Among the current wave of shoegaze revivalists, Fort Worth’s Trauma Ray rank as high as any at capturing its complexity, intensity, and expressive devastation. Since first making waves with a self-titled EP in 2018, the core songwriting duo of Uriel Avila and Jonathan Perez have expanded and refined the project’s vision and craft, culminating in their 12-track Dais debut, Chameleon. Rounded out by bassist Darren Baun, drummer Nicholas Bobotas, and guitarist Coleman Pruitt, the album both synthesizes and transcends its influences, a stormy fusion of downer hooks, apocalyptic beauty, and bulldozer riffs.

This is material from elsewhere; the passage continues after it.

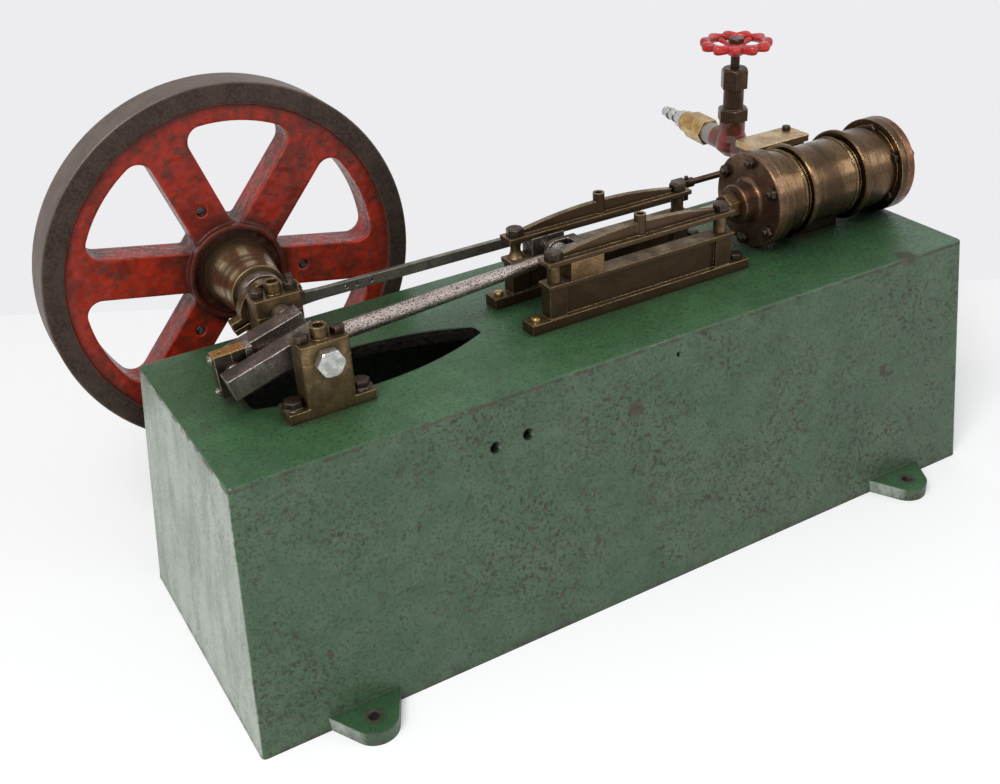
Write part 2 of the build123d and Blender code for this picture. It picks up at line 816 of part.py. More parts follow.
def eccentric_strap():
    """The two halves of the strap round the sheave, with ears for the two bolts."""
    half = strap_thickness / 2
    ring = along_y(0, 0, strap_radius, -half, half)
    ring += strap_ears(0)
    ring -= along_y(0, 0, sheave_radius + fit_clearance, -strap_thickness, strap_thickness)
    reach = strap_ear_reach + overrun
    ring -= box(-reach, reach, -strap_thickness, strap_thickness, -strap_gap / 2, strap_gap / 2)
    x, z = eccentric_place()
    return Pos(x, valve_rod_y, z) * Rot(0, -strap_ear_angle, 0) * ring


def eccentric_rod():
    """The flat bar from the strap to the knuckle: a deep root, a curved taper and three small holes."""
    x, z = eccentric_place()
    run = knuckle_x() - x
    rise = knuckle_z() - z
    length = hypot(run, rise)
    start = strap_radius + fit_clearance
    half = eccentric_rod_thickness / 2
    depth = eccentric_rod_depth / 2
    root = eccentric_rod_root_depth / 2
    taper = eccentric_rod_taper_end
    middle = (start + taper) / 2
    waist = depth + (root - depth) / 4
    outline = [
        ThreePointArc((start, -root), (middle, -waist), (taper, -depth)),
        Line((taper, -depth), (length, -depth)),
        Line((length, -depth), (length, depth)),
        Line((length, depth), (taper, depth)),
        ThreePointArc((taper, depth), (middle, waist), (start, root)),
        Line((start, root), (start, -root)),
    ]
    face = Rot(90, 0, 0) * make_face(outline)
    bar = Pos(0, half, 0) * extrude(face, eccentric_rod_thickness, dir=(0, -1, 0))
    bar -= Rot(0, degrees(atan2(rise, run)) - strap_ear_angle, 0) * strap_ears(fit_clearance)
    bar += along_y(length, 0, depth, -half, half)
    bar -= along_y(length, 0, knuckle_pin_radius + fit_clearance, -knuckle_width, knuckle_width)
    for place in rod_hole_places:
        bar -= along_y(place, 0, rod_hole_radius, -knuckle_width, knuckle_width)
    return Pos(x, valve_rod_y, z) * Rot(0, -degrees(atan2(rise, run)), 0) * bar


def front_journal():
    """The short shaft that turns in the front bearing."""
    y0 = axis_y - front_bearing_face
    return along_y(shaft_x, shaft_z, shaft_radius, y0, axis_y - web_outer)


def shaft_end_bolt():
    """The hexagon bolt head on the front end of the shaft."""
    head = hexagon(end_bolt_flats, end_bolt_head, end_bolt_chamfer)
    return Pos(shaft_x, axis_y - front_bearing_face, shaft_z) * Rot(90, 0, 0) * head


def crank_pin():
    """The pin between the two webs, seated blind in each, with a collar before the brass."""
    reach = web_half_gap + pin_seat_depth - fit_clearance
    pin = along_y(pin_x, pin_z, crank_pin_radius, axis_y - reach, axis_y + reach)
    collar_front = axis_y - web_half_gap + fit_clearance
    collar_back = axis_y + rod_side - big_end_width / 2 - big_end_side_clearance
    return pin + along_y(pin_x, pin_z, pin_collar_radius, collar_front, collar_back)


def crosshead_pin():
    """The pin through the rod's eye and the crosshead into both slippers."""
    reach = guide_inner + guide_width / 2
    return along_y(crosshead_x, shaft_z, gudgeon_radius, axis_y - reach, axis_y + reach)


def main_shaft():
    """The long shaft from the rear web through bearing and eccentric to the flywheel, with its collar."""
    y0 = axis_y + web_outer + shaft_gap
    y1 = axis_y + flywheel_face + flywheel_width + shaft_end_past
    shaft = along_y(shaft_x, shaft_z, shaft_radius, y0, y1)
    shaft = chamfer(shaft.edges().group_by(Axis.Y)[-1], cover_chamfer)
    near = axis_y + collar_near_face
    return shaft + along_y(shaft_x, shaft_z, collar_radius, near, axis_y + boss_near_face)


def flywheel_boss():
    """The bronze boss between the collar and the wheel, a cone with a plain end."""
    near = axis_y + boss_near_face
    hub_face = axis_y + flywheel_face - hub_proud
    seat = hub_face + hub_groove_depth
    boss = turned_about_y(
        [
            (near, 0),
            (near, boss_small_radius),
            (hub_face - hub_proud, boss_large_radius),
            (seat, boss_large_radius),
            (seat, 0),
        ],
        shaft_x,
        0,
        shaft_z,
    )
    return boss - along_y(shaft_x, shaft_z, shaft_radius + fit_clearance, near - overrun, seat + overrun)


def wheel_window():
    """One opening between two spokes, with straight sides, round corners and an arc outside."""
    half_angle = 180 / spoke_count
    reach = flywheel_radius - rim_depth - inner_rim_depth
    apex = (spoke_width / 2 / sin(radians(half_angle)), 0)
    corner_angle = radians(half_angle) - asin(spoke_width / 2 / reach)
    upper = (reach * cos(corner_angle), reach * sin(corner_angle))
    lower = (upper[0], -upper[1])
    face = make_face([Line(apex, upper), ThreePointArc(upper, (reach, 0), lower), Line(lower, apex)])
    corners = face.vertices().sort_by(Axis.X)
    face = fillet(corners[0], window_inner_radius)
    outer = face.vertices().sort_by(Axis.X)[-2:]
    face = fillet(outer, window_outer_radius)
    cut = extrude(face, flywheel_width, dir=(0, 0, 1))
    return Pos(0, flywheel_width + flywheel_face + axis_y, 0) * Rot(90, 0, 0) * cut


def flywheel():
    """The flywheel: a plain rim, a stepped inner rim, six flat spokes and a grooved hub."""
    near = axis_y + flywheel_face
    far = near + flywheel_width
    step = flywheel_radius - rim_depth
    wheel = turned_about_y(
        [
            (near - hub_proud, 0),
            (near - hub_proud, hub_radius),
            (near + web_recess, hub_radius),
            (near + web_recess, step),
            (near, step),
            (near, flywheel_radius),
            (far, flywheel_radius),
            (far, step),
            (far - web_recess, step),
            (far - web_recess, hub_radius),
            (far, hub_radius),
            (far, 0),
        ],
        0,
        0,
        0,
    )
    hub_face = near - hub_proud
    groove = turned_about_y(
        [
            (hub_face - overrun, 0),
            (hub_face - overrun, hub_groove_outer),
            (hub_face + hub_groove_depth, hub_groove_outer),
            (hub_face + hub_groove_depth, 0),
        ],
        0,
        0,
        0,
    )
    wheel -= groove
    window = wheel_window()
    for index in range(spoke_count):
        turn = spoke_angle + 360 / spoke_count * (index + 1 / 2)
        wheel -= Rot(0, -turn, 0) * window
    for index in range(0, spoke_count, 2):
        turn = radians(spoke_angle + 360 / spoke_count * (index + 1))
        hole_x = spoke_hole_circle * cos(turn)
        hole_z = spoke_hole_circle * sin(turn)
        wheel -= along_y(hole_x, hole_z, spoke_hole_radius, near - overrun, far + overrun)
    wheel -= along_y(0, 0, shaft_radius + fit_clearance, near - flywheel_width, far + overrun)
    return Pos(shaft_x, 0, shaft_z) * wheel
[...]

Lead single “Bishop” perfectly encapsulates Trauma Ray’s depth and dimension, ripping out of the gate with “the biggest, baddest, saddest wall of sound.” Lyrics about being burnt at the stake and “tossed in the flame” dance above a stop-start assault of precision distortion, eventually expanding into a lush, heavy, sorrowful end coda. As Perez puts it, “This song shows what the band can do.”
“Spectre” began as a one-off rehearsal demo – written quickly, played once, then never again. While building the track list for Chameleon, Bobotas re-discovered their practice recording in his archive of voice memos. A mysterious, introspective dirge, they envisioned it as a “mellow, slowcore, Duster thing,” all feeling and heavy fuzz chords with no lead guitar. Lyrically, Avila wrote it “to be like a hymnal,” from the perspective of someone who won’t let you go – an ex, a ghost, a shadow self.
Although Chameleon is rich with subtleties, graceful lulls, and “breaths of air,” the band’s three guitar attack is its defining force, a power flexed to its peak on “Bardo.” Perez’s intentions were blunt: “I wanted to write a riff that was hard as fuck.” The result is alternately mean and eerie, veering between noisy one string bends and surging headbang, mapping a middle ground between Unwound and nu-metal.
One of Trauma Ray’s greatest gifts is their ability to make doomy, sledgehammer heaviness sound like an earworm, without production tricks or gimmicks: “Riff, verse, chorus, three guitar parts – that’s all you need.” The result is the essence of what Perez wants for the band: “This is my favorite song to play live. In general I never want to do things in the studio that we can’t play live, although it always sounds better live because the guitars are louder.”
The name Trauma Ray was inspired by the German word for ‘daydream, or ‘dream state,’ in classic shoegaze fashion. Avila’s background in a devout Pentecostal community gives his lyrics about guilt, purgatory, and passing to the other side to an emotional authenticity that cuts through the music’s majestic volume.
This quality is particularly apparent on the title track, a churning slab of amplifier worship, swirling chords, and heavenly, defeated vocals about not belonging, shape-shifting, and death (“A twisted face / Void of attention / An empty space / In your reflection”). For Perez, it’s the pinnacle of the band’s chemistry: “Musically it’s the song that best captures our shared tastes – heavy, catchy, pretty, all at the same time. It’s my favorite chorus, favorite lyrics, favorite song on the album.”
Track by track, the band sifted through the voice memo demos drummer Nicholas Bobotas recorded at their bi-weekly practices, re-learning and refining the songs that felt most potent. Fortunately, the process was smooth, as among Avila’s many musical talents is the ability to discern the chords to a song by ear – even on a deafening, lo-fi, three-guitar demo.
Once the album was locked, veteran engineer Corey Coffman mixed the tracks at his studio in Colorado, using notes from the band. His CV speaks for itself, having worked with an impressive range of heavy alternative groups across the U.S., but Coffman’s particular specialty is drums, which have long been a challenge in music defined by loudness and density. “We’ve never been fully satisfied with the way the drums sound before,” Perez admits. “But Corey has a way of making them so real and raw, with that live energy. They don’t sound like glass, or fake, or drowned out.”
The result is a masterpiece of craft, balance, melody, lyricism, and gravity, flexing a fresh vision of loud-quiet-loud architectures and the vertigo depths of blasted harmonics. From Slowdive to Nothing to Hum and beyond, Trauma Ray absorb and expand on their influences, steadily carving their own terrain. Theirs is a rare and dedicated alchemy, which Perez acknowledges every time they play together: “None of us are taking any of this for granted. We’re so fortunate to be doing this thing that we all care so much about. As you get a little older, you realize that to get five people in the same room making music twice a week for six years straight is almost virtually impossible. To achieve what we’ve done is bewildering.”
Their live sets keep sharpening across increasingly adventurous American tours, stacking amps and turning heads show by show. With a busy performance schedule looming and new songs constantly germinating, Trauma Ray’s cinematic tempest is a gathering storm only just taking flight.